__Provided data__.

• • • • • • •

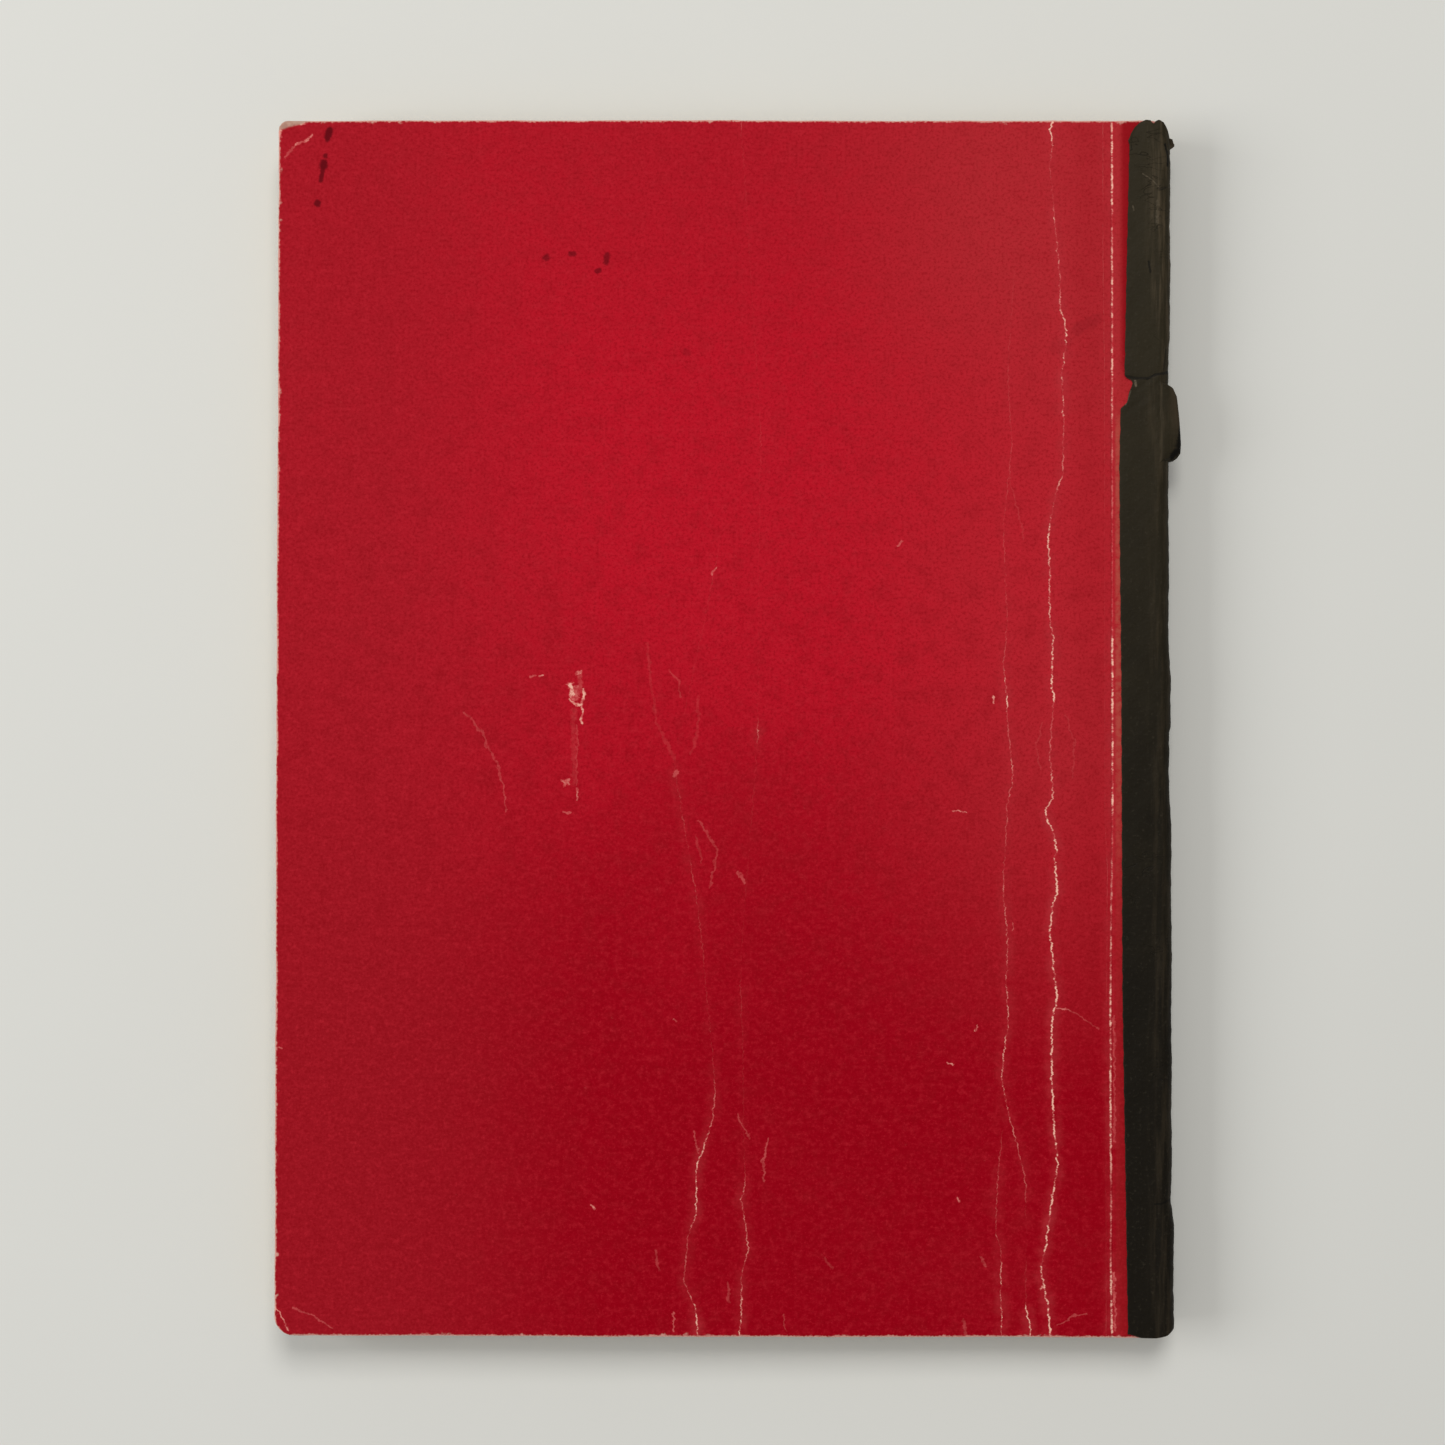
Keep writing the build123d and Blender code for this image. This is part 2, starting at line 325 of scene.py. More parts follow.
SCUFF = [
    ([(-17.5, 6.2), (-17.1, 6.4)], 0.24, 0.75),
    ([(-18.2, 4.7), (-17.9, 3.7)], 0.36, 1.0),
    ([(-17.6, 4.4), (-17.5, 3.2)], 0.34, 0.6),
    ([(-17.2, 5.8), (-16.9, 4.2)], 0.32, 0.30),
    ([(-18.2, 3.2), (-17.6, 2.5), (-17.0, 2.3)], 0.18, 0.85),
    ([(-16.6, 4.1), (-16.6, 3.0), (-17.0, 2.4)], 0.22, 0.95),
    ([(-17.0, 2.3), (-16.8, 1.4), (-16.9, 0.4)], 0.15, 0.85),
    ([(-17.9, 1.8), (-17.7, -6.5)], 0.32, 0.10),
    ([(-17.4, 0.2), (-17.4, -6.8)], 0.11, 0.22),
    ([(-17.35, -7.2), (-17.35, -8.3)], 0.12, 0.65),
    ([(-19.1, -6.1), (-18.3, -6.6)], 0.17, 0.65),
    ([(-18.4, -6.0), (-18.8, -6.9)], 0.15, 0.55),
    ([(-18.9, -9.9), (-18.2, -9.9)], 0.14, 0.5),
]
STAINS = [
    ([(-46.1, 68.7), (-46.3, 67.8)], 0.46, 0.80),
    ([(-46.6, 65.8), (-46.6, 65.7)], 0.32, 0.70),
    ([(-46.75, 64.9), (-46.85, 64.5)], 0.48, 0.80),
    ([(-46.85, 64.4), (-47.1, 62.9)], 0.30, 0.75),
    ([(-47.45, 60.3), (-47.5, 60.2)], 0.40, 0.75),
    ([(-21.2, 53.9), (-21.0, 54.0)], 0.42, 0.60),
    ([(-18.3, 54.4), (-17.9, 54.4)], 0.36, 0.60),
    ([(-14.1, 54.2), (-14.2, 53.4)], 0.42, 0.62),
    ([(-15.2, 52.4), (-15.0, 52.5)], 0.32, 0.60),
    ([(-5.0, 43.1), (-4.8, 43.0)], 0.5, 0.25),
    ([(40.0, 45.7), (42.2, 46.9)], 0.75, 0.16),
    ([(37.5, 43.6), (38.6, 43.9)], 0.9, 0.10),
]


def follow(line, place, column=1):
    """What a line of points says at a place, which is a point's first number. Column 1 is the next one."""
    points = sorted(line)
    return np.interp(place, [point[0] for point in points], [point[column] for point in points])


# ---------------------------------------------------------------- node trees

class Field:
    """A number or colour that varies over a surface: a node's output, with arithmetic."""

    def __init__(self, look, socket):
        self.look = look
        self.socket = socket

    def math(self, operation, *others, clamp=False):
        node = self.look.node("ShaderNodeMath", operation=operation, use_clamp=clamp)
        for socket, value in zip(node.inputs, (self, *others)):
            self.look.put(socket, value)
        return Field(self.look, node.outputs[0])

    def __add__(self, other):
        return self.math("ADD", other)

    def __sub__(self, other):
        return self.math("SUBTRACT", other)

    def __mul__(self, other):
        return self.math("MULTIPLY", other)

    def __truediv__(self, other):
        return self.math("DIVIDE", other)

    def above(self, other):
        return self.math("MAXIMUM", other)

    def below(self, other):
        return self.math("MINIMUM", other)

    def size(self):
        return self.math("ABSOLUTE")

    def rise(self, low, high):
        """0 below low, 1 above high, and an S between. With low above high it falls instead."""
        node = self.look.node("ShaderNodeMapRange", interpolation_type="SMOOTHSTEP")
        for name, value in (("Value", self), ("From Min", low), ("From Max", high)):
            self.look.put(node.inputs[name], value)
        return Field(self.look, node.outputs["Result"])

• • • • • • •

__Set task__. Reproduce all the data word for word.

__Exercise solution__.
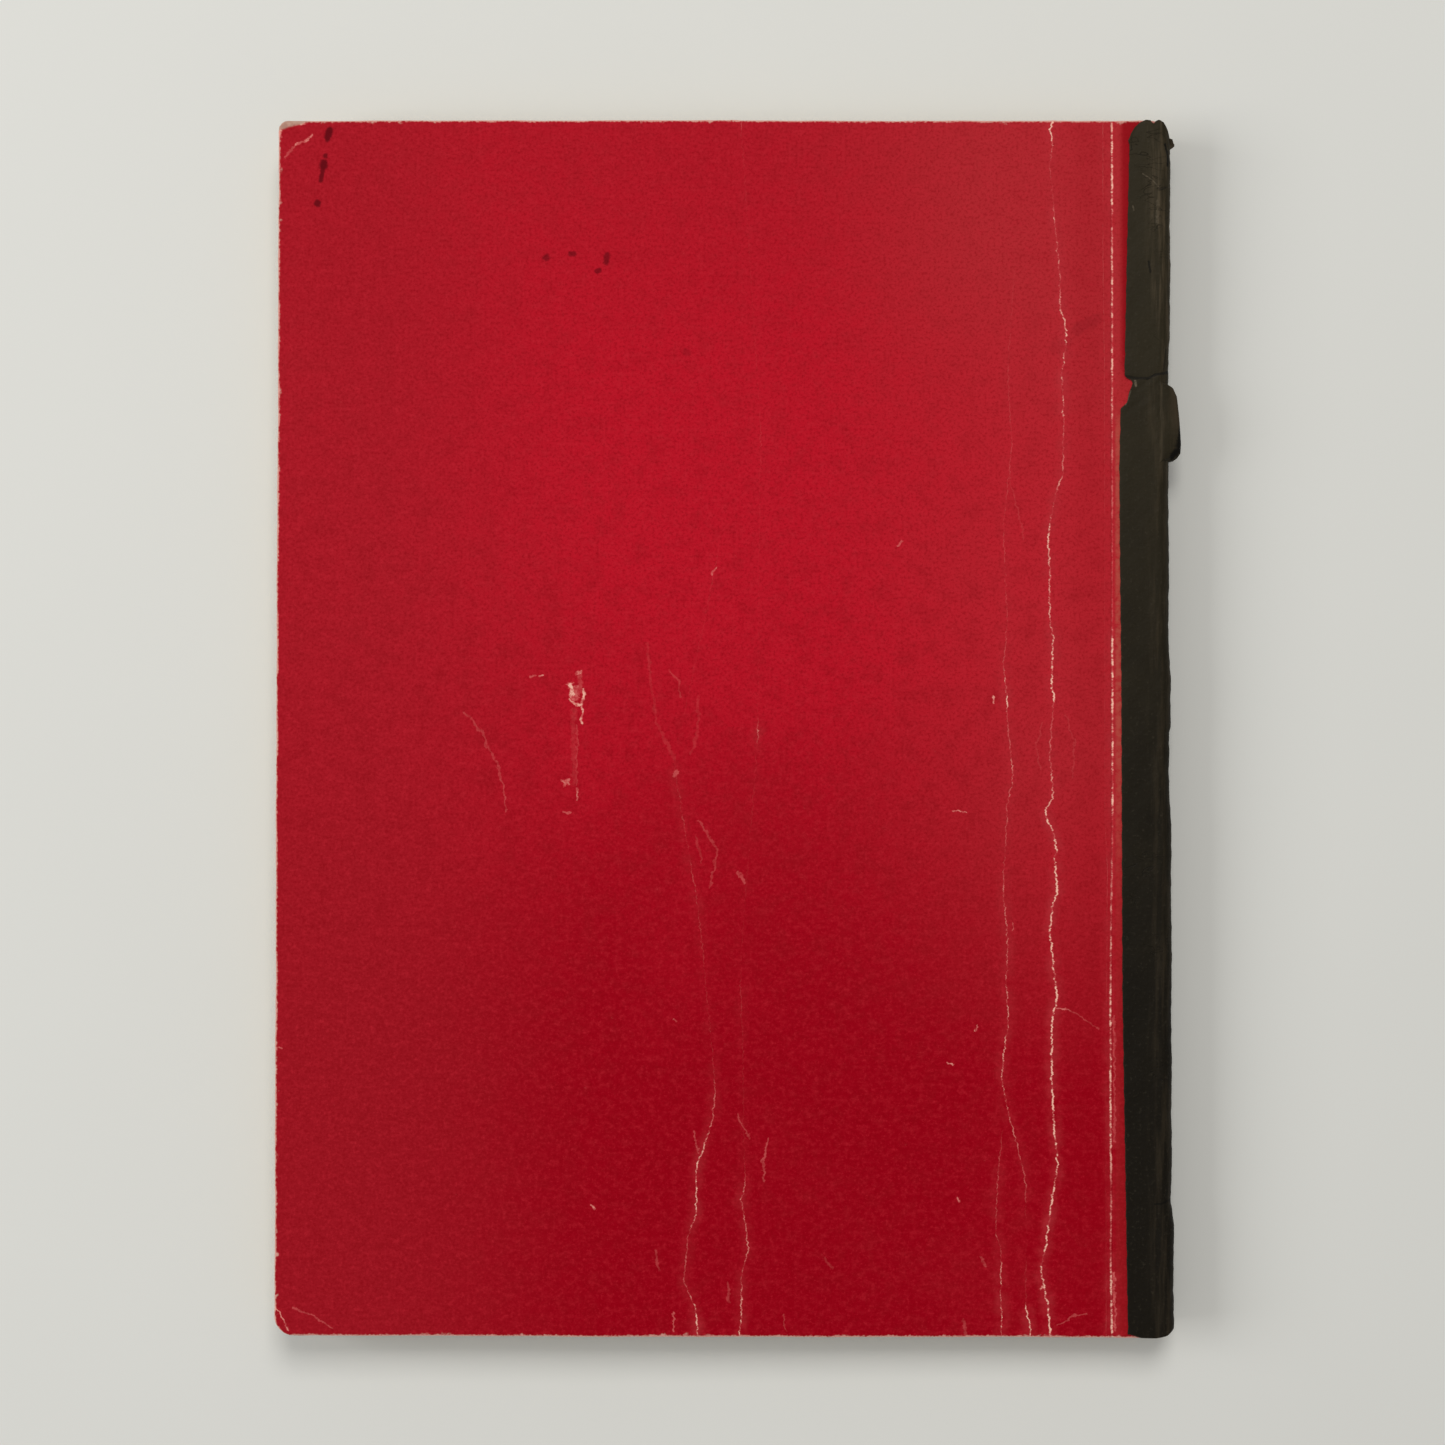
Keep writing the build123d and Blender code for this image. This is part 2, starting at line 325 of scene.py. More parts follow.
SCUFF = [
    ([(-17.5, 6.2), (-17.1, 6.4)], 0.24, 0.75),
    ([(-18.2, 4.7), (-17.9, 3.7)], 0.36, 1.0),
    ([(-17.6, 4.4), (-17.5, 3.2)], 0.34, 0.6),
    ([(-17.2, 5.8), (-16.9, 4.2)], 0.32, 0.30),
    ([(-18.2, 3.2), (-17.6, 2.5), (-17.0, 2.3)], 0.18, 0.85),
    ([(-16.6, 4.1), (-16.6, 3.0), (-17.0, 2.4)], 0.22, 0.95),
    ([(-17.0, 2.3), (-16.8, 1.4), (-16.9, 0.4)], 0.15, 0.85),
    ([(-17.9, 1.8), (-17.7, -6.5)], 0.32, 0.10),
    ([(-17.4, 0.2), (-17.4, -6.8)], 0.11, 0.22),
    ([(-17.35, -7.2), (-17.35, -8.3)], 0.12, 0.65),
    ([(-19.1, -6.1), (-18.3, -6.6)], 0.17, 0.65),
    ([(-18.4, -6.0), (-18.8, -6.9)], 0.15, 0.55),
    ([(-18.9, -9.9), (-18.2, -9.9)], 0.14, 0.5),
]
STAINS = [
    ([(-46.1, 68.7), (-46.3, 67.8)], 0.46, 0.80),
    ([(-46.6, 65.8), (-46.6, 65.7)], 0.32, 0.70),
    ([(-46.75, 64.9), (-46.85, 64.5)], 0.48, 0.80),
    ([(-46.85, 64.4), (-47.1, 62.9)], 0.30, 0.75),
    ([(-47.45, 60.3), (-47.5, 60.2)], 0.40, 0.75),
    ([(-21.2, 53.9), (-21.0, 54.0)], 0.42, 0.60),
    ([(-18.3, 54.4), (-17.9, 54.4)], 0.36, 0.60),
    ([(-14.1, 54.2), (-14.2, 53.4)], 0.42, 0.62),
    ([(-15.2, 52.4), (-15.0, 52.5)], 0.32, 0.60),
    ([(-5.0, 43.1), (-4.8, 43.0)], 0.5, 0.25),
    ([(40.0, 45.7), (42.2, 46.9)], 0.75, 0.16),
    ([(37.5, 43.6), (38.6, 43.9)], 0.9, 0.10),
]


def follow(line, place, column=1):
    """What a line of points says at a place, which is a point's first number. Column 1 is the next one."""
    points = sorted(line)
    return np.interp(place, [point[0] for point in points], [point[column] for point in points])


# ---------------------------------------------------------------- node trees

class Field:
    """A number or colour that varies over a surface: a node's output, with arithmetic."""

    def __init__(self, look, socket):
        self.look = look
        self.socket = socket

    def math(self, operation, *others, clamp=False):
        node = self.look.node("ShaderNodeMath", operation=operation, use_clamp=clamp)
        for socket, value in zip(node.inputs, (self, *others)):
            self.look.put(socket, value)
        return Field(self.look, node.outputs[0])

    def __add__(self, other):
        return self.math("ADD", other)

    def __sub__(self, other):
        return self.math("SUBTRACT", other)

    def __mul__(self, other):
        return self.math("MULTIPLY", other)

    def __truediv__(self, other):
        return self.math("DIVIDE", other)

    def above(self, other):
        return self.math("MAXIMUM", other)

    def below(self, other):
        return self.math("MINIMUM", other)

    def size(self):
        return self.math("ABSOLUTE")

    def rise(self, low, high):
        """0 below low, 1 above high, and an S between. With low above high it falls instead."""
        node = self.look.node("ShaderNodeMapRange", interpolation_type="SMOOTHSTEP")
        for name, value in (("Value", self), ("From Min", low), ("From Max", high)):
            self.look.put(node.inputs[name], value)
        return Field(self.look, node.outputs["Result"])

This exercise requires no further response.